The forfeiture clause is an enabling clause. Where Westminster is correct is that the clause needs to be in an agreement for the Landlord then to be able to rely n s21.
I tried to take this trouble causing clause (because Landlords think it means immediate possession) out of our agreement years ago but our solicitor told me daft thought it is it had to stay in
You need to have a forfeiture clause which includes reference to the 1988 HA possession grounds:
– to allow the landlord to use the grounds for possession in schedule 2 of the act during the fixed term and
– as a precautionary measure just in case the tenancy ever reverts to being a common law one (which technically is always possible albeit unlikely)
The forfeiture clause must also tell the tenants of their rights under the Protection from Eviction Act 1977 or it may be invalid under the Unfair Terms in Consumer Contracts Regulations 1999.
@Industry Observer
“The forfeiture clause is an enabling clause. Where Westminster is correct is that the clause needs to be in an agreement for the Landlord then to be able to rely n s21.”
That is not what I said.

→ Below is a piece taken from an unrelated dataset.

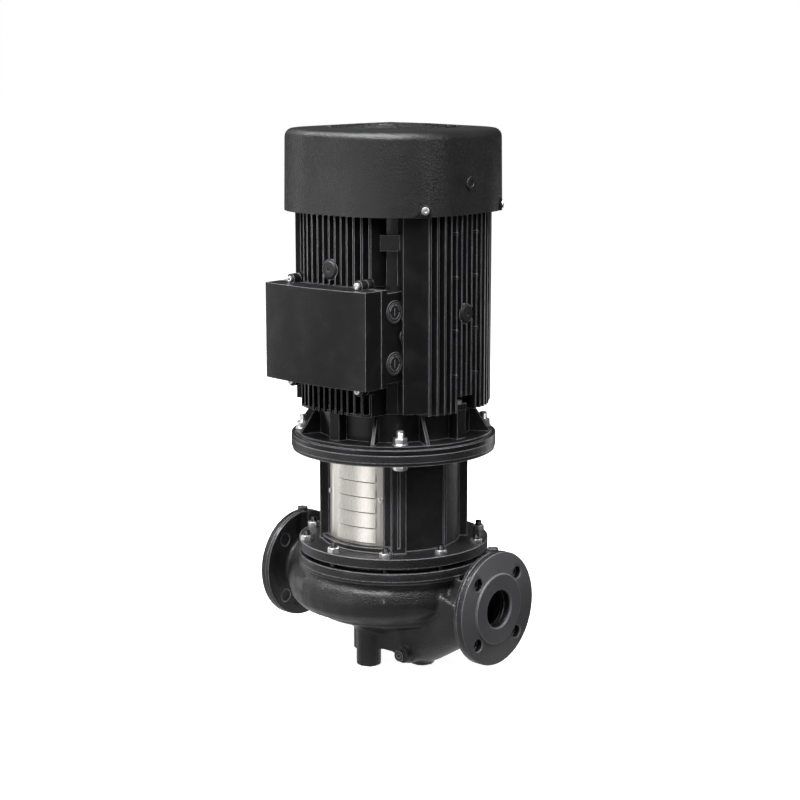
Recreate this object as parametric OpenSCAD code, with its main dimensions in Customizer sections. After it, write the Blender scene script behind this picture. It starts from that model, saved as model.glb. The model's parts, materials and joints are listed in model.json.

I said that forfeiture clauses are necessary in order to use various grounds in Schedule 2 HA1988. These grounds are cited in s.8 notices, not s.21 notices.
“I tried to take this trouble causing clause (because Landlords think it means immediate possession) out of our agreement years ago but our solicitor told me daft though it is it had to stay in”
And your solicitor was correct.
But even if it becomes a common law tenancy (for instance, if the tenant condition is no longer satisfied) then as it’s over residential property it’s still overridden by s. 3 Protection from Eviction Act and the landlord still has to give a 4-week Notice to Quit?
The Protection from Eviction Act applies, yes. You ‘re-enter’ by obtaining a court order.
You don’t need to serve a notice to quit to forfeit a lease. But forfeiture can be a bit messy and the tenant has the right to claim relief form forfeiture sometimes even after the order has been made!